Electric-Light
Senior Member
Why do you need to know? That's the answer to the best interval to use.So a more broad academic question is what is the "best" interval to measure peak power?
Sizing transformer or generator overload capability? or billing?
Duke in Indiana is 30 minutes.
SDG&E uses 15 minutes.
Solar panel people takes demand forgranted, but demand is expensive. They always want to get paid for kWh at top notch price, but not owe any demand. I think demand charge is good. If homes were assessed demand charge, people will think twice about how much things they use at once and nobody will have a 200A service.
For 20kW and higher demand:
https://www.sdge.com/sites/default/files/regulatory/ALTOUSecondary-01-01-15.pdf
$140/mo base charge, 15 minute demand
$24/kW +$10/kW peak-time
+kWh usage.
They consider peak as 11AM to 6PM weekdays in summer and 5PM to 8PM in winter.
So essentially, for businesses, the peak will occur in 11AM to 6PM in the summer, so demand is $34/kW, based on highest 15 minute average.
If the maximum peak of 100kW is observed at 8PM, but maximum during 11AM to 6PM for the bill period was 80kW
The charge is $24 x 100 + $10 x 80 = $3,200. A 240v 200 amp service maxed out for 20 minutes in summer on a demand plan can be expected to ring up at $1,632 in demand charge (48kW x $24/kw + $10/kW peaktime)
If the interval is too long you could/will be getting readings lower than peak, but too short and you could start picking up inrush values and such. Does something like a fluke 1735 logger have adjustable parameters for power calculation interval?
Call the PoCo. The smart meter may already have what you need available for view on their website and let you view it over the web. If you elect to use a power analyzer, you still need to set it according to the rate schedule anyways and it may not have the ability to do Time of Use.
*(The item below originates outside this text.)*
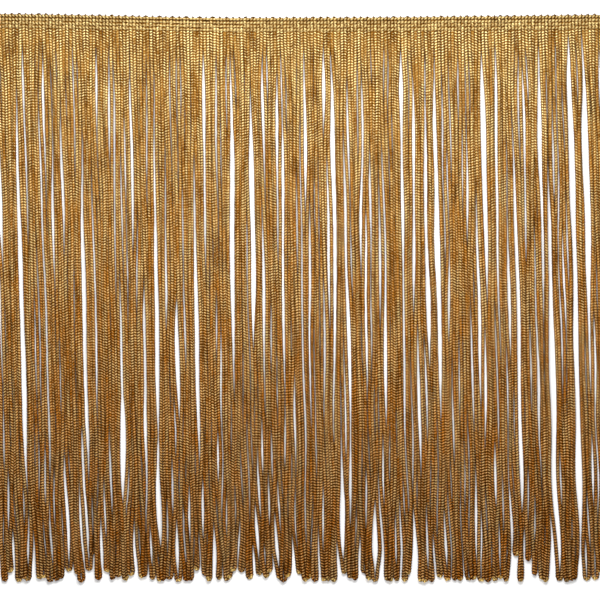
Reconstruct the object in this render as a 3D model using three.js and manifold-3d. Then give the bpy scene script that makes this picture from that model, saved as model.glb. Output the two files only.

From a heating standpoint there is normally not much value in going to less than 2 minutes for sizing measurements as you are near momentary times (then you need to make PQ measurements). You might consider a 2-5 minute interval for a severe bump load (a sawmill blade comes to mind). This gets closer to the classic thermal demand where you had an exponential response (a fast response rise to the 90% point). You could even opt for a thermal or induction type demand if equipment is over-heating and the normal 15-30 minute demand looks within equipment capacity.
Pacific Gas & Electric tariff says that if the customer load is intermittent or fluctuates wildly, they have the discretion to use billing demand calculation at 5 minutes. So, if you have a very abrupt load that pulls 250kw for 2 minutes, that could get you tagged for 100kW demand.